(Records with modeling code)

···

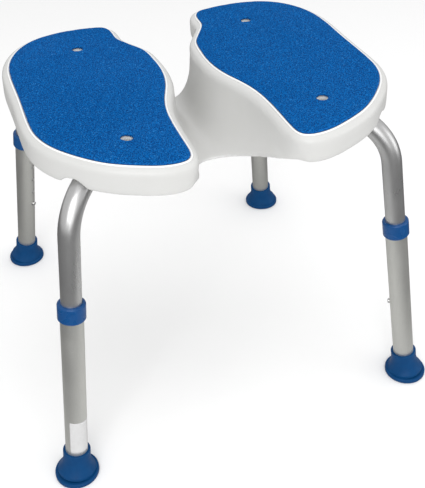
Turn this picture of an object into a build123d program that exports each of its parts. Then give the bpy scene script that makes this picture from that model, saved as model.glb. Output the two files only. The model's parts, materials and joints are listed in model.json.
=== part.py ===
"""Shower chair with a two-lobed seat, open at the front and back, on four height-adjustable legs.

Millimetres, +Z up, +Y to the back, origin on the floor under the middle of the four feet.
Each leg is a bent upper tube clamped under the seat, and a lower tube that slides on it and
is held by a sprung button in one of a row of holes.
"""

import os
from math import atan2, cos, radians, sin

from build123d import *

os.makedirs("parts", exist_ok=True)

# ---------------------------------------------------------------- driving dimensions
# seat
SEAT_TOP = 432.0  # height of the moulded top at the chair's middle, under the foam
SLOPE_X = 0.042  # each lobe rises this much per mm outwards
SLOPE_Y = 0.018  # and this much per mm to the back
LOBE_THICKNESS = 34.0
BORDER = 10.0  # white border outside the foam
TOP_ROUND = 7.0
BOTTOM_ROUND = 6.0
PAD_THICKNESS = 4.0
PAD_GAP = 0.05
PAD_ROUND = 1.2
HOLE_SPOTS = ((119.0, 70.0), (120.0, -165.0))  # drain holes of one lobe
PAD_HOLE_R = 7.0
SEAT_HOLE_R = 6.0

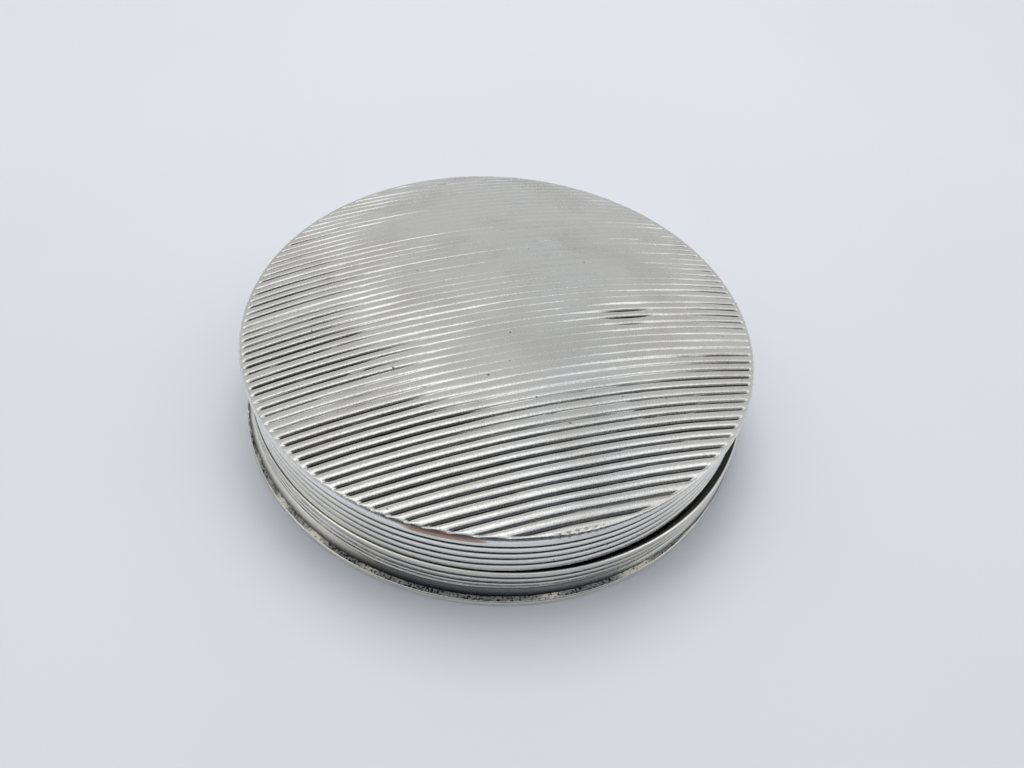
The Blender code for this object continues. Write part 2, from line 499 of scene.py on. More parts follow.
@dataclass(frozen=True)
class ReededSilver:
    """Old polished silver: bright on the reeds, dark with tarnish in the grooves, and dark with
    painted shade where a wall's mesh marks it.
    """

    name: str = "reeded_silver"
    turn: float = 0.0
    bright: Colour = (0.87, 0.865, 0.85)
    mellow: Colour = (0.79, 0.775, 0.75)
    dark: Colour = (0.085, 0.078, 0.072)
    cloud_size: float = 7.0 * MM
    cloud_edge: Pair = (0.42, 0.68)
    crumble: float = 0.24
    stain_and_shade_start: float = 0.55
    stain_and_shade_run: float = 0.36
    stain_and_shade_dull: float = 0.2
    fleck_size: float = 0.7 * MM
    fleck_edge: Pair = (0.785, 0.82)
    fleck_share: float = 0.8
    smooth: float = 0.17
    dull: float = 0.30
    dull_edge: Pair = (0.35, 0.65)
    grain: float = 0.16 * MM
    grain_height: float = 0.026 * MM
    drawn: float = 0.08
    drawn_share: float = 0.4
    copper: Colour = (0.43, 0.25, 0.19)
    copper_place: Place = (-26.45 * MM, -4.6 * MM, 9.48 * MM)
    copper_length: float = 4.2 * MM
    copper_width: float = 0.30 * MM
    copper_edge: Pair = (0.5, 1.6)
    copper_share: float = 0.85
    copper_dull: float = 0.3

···

Exercise brief => Lines that hold the word "scene" are the ones to return, every one of them.

The completed task =>
Turn this picture of an object into a build123d program that exports each of its parts. Then give the bpy scene script that makes this picture from that model, saved as model.glb. Output the two files only. The model's parts, materials and joints are listed in model.json.
The Blender code for this object continues. Write part 2, from line 499 of scene.py on. More parts follow.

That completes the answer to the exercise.